Task directions
Reproduce the records below exactly as given.

Stored items from a collection
=======

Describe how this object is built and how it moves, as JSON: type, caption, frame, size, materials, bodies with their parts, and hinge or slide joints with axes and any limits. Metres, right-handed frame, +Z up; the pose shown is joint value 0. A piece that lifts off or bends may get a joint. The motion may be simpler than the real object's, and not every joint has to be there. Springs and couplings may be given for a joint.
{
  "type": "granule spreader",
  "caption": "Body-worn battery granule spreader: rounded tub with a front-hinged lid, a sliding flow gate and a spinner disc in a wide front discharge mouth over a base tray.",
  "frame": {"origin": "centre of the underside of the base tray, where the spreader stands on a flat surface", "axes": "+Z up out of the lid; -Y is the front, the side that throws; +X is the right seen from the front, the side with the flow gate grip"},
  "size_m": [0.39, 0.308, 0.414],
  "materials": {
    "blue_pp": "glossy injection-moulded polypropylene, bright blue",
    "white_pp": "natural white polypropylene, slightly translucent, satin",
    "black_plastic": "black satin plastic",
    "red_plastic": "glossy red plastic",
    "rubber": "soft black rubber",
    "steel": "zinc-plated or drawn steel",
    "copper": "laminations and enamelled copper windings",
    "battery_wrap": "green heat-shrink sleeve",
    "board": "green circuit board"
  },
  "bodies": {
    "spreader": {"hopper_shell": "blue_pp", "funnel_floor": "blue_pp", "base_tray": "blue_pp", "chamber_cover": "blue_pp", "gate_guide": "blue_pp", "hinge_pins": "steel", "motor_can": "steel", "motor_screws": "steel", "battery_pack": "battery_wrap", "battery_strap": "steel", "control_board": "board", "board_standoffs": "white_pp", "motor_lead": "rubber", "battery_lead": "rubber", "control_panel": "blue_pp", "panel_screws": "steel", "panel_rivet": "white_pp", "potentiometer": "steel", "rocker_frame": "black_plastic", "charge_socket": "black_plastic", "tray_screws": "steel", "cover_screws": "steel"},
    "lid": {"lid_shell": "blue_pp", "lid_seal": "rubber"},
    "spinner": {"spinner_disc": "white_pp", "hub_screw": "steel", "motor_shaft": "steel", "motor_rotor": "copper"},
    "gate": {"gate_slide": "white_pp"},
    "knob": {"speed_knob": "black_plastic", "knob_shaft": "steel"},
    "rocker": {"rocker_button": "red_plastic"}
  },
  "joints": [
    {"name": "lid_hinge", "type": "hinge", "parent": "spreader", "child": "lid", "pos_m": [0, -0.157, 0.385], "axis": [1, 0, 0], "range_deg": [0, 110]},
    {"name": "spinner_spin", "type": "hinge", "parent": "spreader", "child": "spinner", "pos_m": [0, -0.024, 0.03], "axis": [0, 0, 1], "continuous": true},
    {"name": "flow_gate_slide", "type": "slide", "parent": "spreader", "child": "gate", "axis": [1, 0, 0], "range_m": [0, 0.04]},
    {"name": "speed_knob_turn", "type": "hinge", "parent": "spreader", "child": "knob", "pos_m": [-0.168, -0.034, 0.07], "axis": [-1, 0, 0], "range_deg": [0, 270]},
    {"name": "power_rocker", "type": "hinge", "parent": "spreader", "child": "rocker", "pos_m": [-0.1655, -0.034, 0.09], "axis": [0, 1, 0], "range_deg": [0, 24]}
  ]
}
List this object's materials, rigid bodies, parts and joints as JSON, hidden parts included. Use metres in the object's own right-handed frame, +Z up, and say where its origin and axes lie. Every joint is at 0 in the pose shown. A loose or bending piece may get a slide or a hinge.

=======

Correct result
Describe how this object is built and how it moves, as JSON: type, caption, frame, size, materials, bodies with their parts, and hinge or slide joints with axes and any limits. Metres, right-handed frame, +Z up; the pose shown is joint value 0. A piece that lifts off or bends may get a joint. The motion may be simpler than the real object's, and not every joint has to be there. Springs and couplings may be given for a joint.
{
  "type": "granule spreader",
  "caption": "Body-worn battery granule spreader: rounded tub with a front-hinged lid, a sliding flow gate and a spinner disc in a wide front discharge mouth over a base tray.",
  "frame": {"origin": "centre of the underside of the base tray, where the spreader stands on a flat surface", "axes": "+Z up out of the lid; -Y is the front, the side that throws; +X is the right seen from the front, the side with the flow gate grip"},
  "size_m": [0.39, 0.308, 0.414],
  "materials": {
    "blue_pp": "glossy injection-moulded polypropylene, bright blue",
    "white_pp": "natural white polypropylene, slightly translucent, satin",
    "black_plastic": "black satin plastic",
    "red_plastic": "glossy red plastic",
    "rubber": "soft black rubber",
    "steel": "zinc-plated or drawn steel",
    "copper": "laminations and enamelled copper windings",
    "battery_wrap": "green heat-shrink sleeve",
    "board": "green circuit board"
  },
  "bodies": {
    "spreader": {"hopper_shell": "blue_pp", "funnel_floor": "blue_pp", "base_tray": "blue_pp", "chamber_cover": "blue_pp", "gate_guide": "blue_pp", "hinge_pins": "steel", "motor_can": "steel", "motor_screws": "steel", "battery_pack": "battery_wrap", "battery_strap": "steel", "control_board": "board", "board_standoffs": "white_pp", "motor_lead": "rubber", "battery_lead": "rubber", "control_panel": "blue_pp", "panel_screws": "steel", "panel_rivet": "white_pp", "potentiometer": "steel", "rocker_frame": "black_plastic", "charge_socket": "black_plastic", "tray_screws": "steel", "cover_screws": "steel"},
    "lid": {"lid_shell": "blue_pp", "lid_seal": "rubber"},
    "spinner": {"spinner_disc": "white_pp", "hub_screw": "steel", "motor_shaft": "steel", "motor_rotor": "copper"},
    "gate": {"gate_slide": "white_pp"},
    "knob": {"speed_knob": "black_plastic", "knob_shaft": "steel"},
    "rocker": {"rocker_button": "red_plastic"}
  },
  "joints": [
    {"name": "lid_hinge", "type": "hinge", "parent": "spreader", "child": "lid", "pos_m": [0, -0.157, 0.385], "axis": [1, 0, 0], "range_deg": [0, 110]},
    {"name": "spinner_spin", "type": "hinge", "parent": "spreader", "child": "spinner", "pos_m": [0, -0.024, 0.03], "axis": [0, 0, 1], "continuous": true},
    {"name": "flow_gate_slide", "type": "slide", "parent": "spreader", "child": "gate", "axis": [1, 0, 0], "range_m": [0, 0.04]},
    {"name": "speed_knob_turn", "type": "hinge", "parent": "spreader", "child": "knob", "pos_m": [-0.168, -0.034, 0.07], "axis": [-1, 0, 0], "range_deg": [0, 270]},
    {"name": "power_rocker", "type": "hinge", "parent": "spreader", "child": "rocker", "pos_m": [-0.1655, -0.034, 0.09], "axis": [0, 1, 0], "range_deg": [0, 24]}
  ]
}
List this object's materials, rigid bodies, parts and joints as JSON, hidden parts included. Use metres in the object's own right-handed frame, +Z up, and say where its origin and axes lie. Every joint is at 0 in the pose shown. A loose or bending piece may get a slide or a hinge.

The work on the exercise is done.